Penangkapannya di Solo, menurutnya, menjadi bukti nyata kriminalisasi atas kritik politik yang ia lontarkan.
“Saya sudah jalani pemeriksaan kesehatan di RS Bhayangkara dan hadir di Polda untuk proses tahap II. Tapi anehnya, dalam proses tadi saya tidak didampingi pengacara,” ungkap Panji kepada wartawan.
Yang paling mencolok, kata Panji, adalah perubahan isi Berita Acara Pemeriksaan (BAP) serta pergeseran materi dakwaan oleh Jaksa.

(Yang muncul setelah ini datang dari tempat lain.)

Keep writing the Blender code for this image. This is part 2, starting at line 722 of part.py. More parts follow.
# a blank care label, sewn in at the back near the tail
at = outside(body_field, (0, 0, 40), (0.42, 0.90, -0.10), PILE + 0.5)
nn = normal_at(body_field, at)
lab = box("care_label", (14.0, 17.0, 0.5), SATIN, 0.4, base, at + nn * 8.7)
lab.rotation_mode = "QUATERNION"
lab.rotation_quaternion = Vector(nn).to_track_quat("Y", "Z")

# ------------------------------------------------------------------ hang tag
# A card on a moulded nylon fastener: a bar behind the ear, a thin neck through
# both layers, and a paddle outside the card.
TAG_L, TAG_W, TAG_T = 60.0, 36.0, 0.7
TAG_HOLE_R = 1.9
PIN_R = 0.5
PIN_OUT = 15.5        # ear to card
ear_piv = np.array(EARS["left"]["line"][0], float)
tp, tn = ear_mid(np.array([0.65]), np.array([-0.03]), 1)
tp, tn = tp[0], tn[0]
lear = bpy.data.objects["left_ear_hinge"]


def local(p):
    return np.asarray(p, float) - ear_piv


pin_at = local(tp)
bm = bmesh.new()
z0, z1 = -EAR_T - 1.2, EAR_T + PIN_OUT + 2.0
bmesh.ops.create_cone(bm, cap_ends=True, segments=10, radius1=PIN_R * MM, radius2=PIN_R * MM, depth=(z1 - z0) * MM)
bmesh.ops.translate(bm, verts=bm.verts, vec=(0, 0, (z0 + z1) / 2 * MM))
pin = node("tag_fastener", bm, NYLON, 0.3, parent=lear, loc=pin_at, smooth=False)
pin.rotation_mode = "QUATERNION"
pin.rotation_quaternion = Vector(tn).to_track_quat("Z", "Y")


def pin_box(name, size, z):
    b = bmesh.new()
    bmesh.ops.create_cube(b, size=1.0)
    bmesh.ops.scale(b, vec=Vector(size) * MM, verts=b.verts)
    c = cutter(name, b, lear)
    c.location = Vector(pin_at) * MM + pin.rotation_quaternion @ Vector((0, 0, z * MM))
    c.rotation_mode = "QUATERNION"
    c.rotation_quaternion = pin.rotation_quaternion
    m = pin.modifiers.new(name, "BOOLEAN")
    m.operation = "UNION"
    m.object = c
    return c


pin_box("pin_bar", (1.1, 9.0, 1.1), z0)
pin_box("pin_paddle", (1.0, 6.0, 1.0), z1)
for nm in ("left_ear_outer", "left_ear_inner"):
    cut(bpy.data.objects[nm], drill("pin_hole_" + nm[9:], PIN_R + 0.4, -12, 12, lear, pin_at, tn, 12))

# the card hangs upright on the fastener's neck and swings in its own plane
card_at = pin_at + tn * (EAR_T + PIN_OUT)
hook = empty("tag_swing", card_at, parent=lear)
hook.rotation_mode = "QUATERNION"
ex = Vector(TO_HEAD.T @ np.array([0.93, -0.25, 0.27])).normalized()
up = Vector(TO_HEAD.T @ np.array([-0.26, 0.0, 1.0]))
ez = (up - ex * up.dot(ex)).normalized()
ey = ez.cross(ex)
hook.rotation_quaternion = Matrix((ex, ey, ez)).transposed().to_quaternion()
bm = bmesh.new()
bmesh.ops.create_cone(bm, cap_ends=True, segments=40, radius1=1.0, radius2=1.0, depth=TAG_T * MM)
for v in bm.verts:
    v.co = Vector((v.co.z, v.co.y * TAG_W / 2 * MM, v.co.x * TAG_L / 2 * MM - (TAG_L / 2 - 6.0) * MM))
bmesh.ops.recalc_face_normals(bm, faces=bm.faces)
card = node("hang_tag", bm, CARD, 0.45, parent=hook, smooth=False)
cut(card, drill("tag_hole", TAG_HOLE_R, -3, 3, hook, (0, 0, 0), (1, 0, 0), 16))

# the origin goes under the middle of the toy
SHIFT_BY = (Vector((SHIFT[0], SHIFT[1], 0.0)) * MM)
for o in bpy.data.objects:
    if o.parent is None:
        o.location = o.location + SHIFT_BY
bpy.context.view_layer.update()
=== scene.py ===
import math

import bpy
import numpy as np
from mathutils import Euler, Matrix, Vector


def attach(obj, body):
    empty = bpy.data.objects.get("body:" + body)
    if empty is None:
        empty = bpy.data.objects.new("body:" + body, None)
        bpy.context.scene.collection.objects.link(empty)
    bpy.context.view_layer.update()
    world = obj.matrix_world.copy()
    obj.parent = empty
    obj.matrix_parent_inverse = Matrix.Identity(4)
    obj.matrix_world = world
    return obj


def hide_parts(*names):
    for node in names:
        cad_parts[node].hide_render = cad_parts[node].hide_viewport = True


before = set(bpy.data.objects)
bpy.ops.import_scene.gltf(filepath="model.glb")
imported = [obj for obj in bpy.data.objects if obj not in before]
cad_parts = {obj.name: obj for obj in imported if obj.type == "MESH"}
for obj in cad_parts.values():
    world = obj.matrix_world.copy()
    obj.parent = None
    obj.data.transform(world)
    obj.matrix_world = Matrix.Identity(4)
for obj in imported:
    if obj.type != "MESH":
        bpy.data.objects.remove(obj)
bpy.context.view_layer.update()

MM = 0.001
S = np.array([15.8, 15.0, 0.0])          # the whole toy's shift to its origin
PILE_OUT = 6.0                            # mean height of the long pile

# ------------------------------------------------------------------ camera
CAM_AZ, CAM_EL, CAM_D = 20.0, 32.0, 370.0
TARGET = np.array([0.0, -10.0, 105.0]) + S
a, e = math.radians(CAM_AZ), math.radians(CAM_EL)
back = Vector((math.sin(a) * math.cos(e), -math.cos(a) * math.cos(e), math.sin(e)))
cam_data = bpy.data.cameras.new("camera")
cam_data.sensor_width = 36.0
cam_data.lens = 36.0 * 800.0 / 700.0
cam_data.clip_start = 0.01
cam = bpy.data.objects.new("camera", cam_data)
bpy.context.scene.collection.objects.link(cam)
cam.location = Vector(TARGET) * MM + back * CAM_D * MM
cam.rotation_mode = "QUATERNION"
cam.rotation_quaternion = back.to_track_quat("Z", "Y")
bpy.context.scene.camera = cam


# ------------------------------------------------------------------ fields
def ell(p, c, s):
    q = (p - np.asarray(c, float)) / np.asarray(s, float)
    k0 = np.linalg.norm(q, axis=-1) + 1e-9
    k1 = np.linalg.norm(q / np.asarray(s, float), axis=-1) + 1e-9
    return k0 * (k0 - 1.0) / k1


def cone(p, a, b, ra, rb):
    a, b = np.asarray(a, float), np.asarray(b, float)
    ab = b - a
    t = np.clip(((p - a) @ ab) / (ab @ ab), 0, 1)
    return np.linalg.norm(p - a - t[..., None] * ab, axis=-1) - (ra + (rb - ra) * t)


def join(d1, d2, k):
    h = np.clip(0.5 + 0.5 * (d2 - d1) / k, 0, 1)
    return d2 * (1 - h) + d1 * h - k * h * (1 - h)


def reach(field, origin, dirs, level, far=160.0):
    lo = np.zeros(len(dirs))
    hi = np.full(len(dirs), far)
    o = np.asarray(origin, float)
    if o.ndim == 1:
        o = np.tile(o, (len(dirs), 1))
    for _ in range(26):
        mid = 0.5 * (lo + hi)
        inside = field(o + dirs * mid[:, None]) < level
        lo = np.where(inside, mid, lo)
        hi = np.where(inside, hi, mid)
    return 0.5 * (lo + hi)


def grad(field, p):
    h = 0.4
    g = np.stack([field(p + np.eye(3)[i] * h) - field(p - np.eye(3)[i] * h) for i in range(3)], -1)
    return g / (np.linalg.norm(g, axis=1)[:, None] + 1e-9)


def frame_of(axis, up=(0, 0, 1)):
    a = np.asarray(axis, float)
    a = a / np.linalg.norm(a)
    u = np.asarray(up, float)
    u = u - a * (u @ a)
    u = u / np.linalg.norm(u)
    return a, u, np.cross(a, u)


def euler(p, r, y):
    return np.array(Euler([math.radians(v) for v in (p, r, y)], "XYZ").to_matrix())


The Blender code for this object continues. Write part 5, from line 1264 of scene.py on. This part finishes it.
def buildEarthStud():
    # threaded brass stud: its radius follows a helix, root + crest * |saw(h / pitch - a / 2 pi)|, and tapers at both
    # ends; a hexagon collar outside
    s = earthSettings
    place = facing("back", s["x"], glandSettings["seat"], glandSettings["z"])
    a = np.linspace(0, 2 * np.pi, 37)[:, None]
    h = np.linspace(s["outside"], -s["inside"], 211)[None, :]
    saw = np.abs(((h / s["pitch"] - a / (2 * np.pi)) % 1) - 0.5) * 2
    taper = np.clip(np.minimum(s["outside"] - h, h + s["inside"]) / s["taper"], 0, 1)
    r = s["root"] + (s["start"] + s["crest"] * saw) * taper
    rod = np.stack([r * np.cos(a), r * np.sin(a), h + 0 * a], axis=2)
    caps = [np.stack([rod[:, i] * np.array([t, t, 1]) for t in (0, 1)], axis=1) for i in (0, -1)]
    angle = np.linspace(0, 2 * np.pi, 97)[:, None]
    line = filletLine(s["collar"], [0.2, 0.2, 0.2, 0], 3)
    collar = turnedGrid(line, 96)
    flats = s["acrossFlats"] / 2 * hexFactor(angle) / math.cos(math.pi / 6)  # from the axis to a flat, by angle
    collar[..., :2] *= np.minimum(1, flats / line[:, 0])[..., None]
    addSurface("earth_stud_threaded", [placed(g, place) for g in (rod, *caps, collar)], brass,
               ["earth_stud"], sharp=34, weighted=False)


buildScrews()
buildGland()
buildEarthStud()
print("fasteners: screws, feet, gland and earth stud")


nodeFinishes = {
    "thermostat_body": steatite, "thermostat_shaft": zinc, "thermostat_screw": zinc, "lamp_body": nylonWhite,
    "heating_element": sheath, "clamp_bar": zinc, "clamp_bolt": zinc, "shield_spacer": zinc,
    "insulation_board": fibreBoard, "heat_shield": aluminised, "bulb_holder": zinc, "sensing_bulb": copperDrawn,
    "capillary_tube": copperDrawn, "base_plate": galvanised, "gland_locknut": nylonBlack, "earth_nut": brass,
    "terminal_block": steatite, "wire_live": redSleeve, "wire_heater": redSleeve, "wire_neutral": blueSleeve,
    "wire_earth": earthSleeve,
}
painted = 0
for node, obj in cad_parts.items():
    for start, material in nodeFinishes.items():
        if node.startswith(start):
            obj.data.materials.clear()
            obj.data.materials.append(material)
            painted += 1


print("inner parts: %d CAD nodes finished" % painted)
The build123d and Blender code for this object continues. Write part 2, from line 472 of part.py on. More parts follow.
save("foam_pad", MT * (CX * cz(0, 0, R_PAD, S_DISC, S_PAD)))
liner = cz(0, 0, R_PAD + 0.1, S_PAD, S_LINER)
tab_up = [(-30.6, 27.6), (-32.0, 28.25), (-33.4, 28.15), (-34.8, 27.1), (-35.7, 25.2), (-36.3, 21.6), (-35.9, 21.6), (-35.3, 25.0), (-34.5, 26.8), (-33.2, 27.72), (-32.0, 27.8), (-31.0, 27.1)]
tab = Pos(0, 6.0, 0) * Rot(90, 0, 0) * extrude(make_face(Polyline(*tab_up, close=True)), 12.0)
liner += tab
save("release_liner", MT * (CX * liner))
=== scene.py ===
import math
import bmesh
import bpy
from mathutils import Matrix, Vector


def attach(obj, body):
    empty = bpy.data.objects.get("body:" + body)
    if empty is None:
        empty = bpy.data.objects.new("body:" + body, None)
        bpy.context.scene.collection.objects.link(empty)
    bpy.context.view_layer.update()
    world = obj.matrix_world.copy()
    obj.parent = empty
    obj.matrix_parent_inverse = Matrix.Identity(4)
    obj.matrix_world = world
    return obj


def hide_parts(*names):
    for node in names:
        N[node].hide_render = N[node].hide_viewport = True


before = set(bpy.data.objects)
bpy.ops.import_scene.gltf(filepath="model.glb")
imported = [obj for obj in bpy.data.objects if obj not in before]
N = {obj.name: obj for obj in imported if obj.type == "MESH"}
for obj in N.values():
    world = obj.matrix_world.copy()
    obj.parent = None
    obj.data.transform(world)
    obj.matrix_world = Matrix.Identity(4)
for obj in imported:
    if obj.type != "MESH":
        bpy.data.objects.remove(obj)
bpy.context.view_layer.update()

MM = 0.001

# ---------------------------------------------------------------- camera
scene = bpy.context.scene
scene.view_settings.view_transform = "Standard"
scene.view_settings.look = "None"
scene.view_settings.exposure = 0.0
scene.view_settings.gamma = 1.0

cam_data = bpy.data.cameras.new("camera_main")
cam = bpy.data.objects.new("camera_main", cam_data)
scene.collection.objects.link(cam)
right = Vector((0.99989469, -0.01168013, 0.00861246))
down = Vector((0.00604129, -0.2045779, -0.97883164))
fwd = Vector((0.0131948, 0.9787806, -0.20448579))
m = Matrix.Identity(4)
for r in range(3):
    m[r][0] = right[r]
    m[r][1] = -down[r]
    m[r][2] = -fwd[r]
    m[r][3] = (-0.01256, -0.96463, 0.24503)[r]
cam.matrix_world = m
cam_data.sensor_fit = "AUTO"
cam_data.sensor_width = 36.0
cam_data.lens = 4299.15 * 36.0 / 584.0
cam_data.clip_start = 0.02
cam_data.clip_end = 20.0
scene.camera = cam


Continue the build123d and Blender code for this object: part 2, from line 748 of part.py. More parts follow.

Ia menuding, ada upaya menghilangkan bukti utama berupa rekaman video yang digunakan sebagai dasar penetapan dirinya sebagai tersangka.
“Rekaman itu justru hasil editan tim MDF sendiri. Dalam video panjang, saya memang mengkritisi MDF sebagai calon yang tak punya kapasitas melaporkan Ketua KPU dan Bawaslu ke DKPP. Tapi potongan yang dijadikan bukti, dipelintir seolah saya menghina pribadi,” tegasnya.
Lebih lanjut, Panji membeberkan bahwa screenshot rekaman video yang sebelumnya tercantum dalam BAP Polda hilang saat tahap pelimpahan ke JPU, dan diganti dengan bukti lain yang disebutnya tidak relevan: status media sosial yang berbunyi “jangan percaya MDF karena MDF main curang”.
“Ini sangat janggal. Jaksa bilang itu hak mereka, tapi saya tegaskan: dakwaan harus sesuai dengan BAP. Jangan sampai hukum dijadikan alat balas dendam politik,” ujarnya tajam.
Tak hanya soal proses hukum, Panji juga menyinggung dugaan plagiarisme dalam visi-misi MDF yang disebutnya menjiplak program Benhur Tomi Mano (BTM), khususnya soal program “kartu nelayan”.
“Saya kritik MDF bukan tanpa alasan. Mobilisasi massa pakai bus milik sendiri di Pilgub lalu, sampai klaim program orang lain. Tapi ketika dikritik, saya malah dikriminalisasi,” bebernya.
MDF, Jangan Anti Kritik!
Panji menyampaikan peringatan keras kepada MDF agar tidak alergi terhadap kritik publik, terlebih dalam kapasitas sebagai calon kepala daerah.
“Anda baru calon saja sudah begini. Jangan bawa-bawa hukum untuk membungkam suara rakyat. Kita masih dalam suasana PSU, masyarakat Papua harus jaga suara. Kriminalisasi terhadap saya adalah bagian dari kecurangan yang harus diungkap,” tegasnya.
Panji memastikan akan membuka semua fakta dalam sidang di Pengadilan Negeri Jayapura. Ia juga menegaskan bahwa dirinya siap menghadapi MDF di meja hijau, didampingi tim kuasa hukum yang ia sebut “kuat dan hebat”.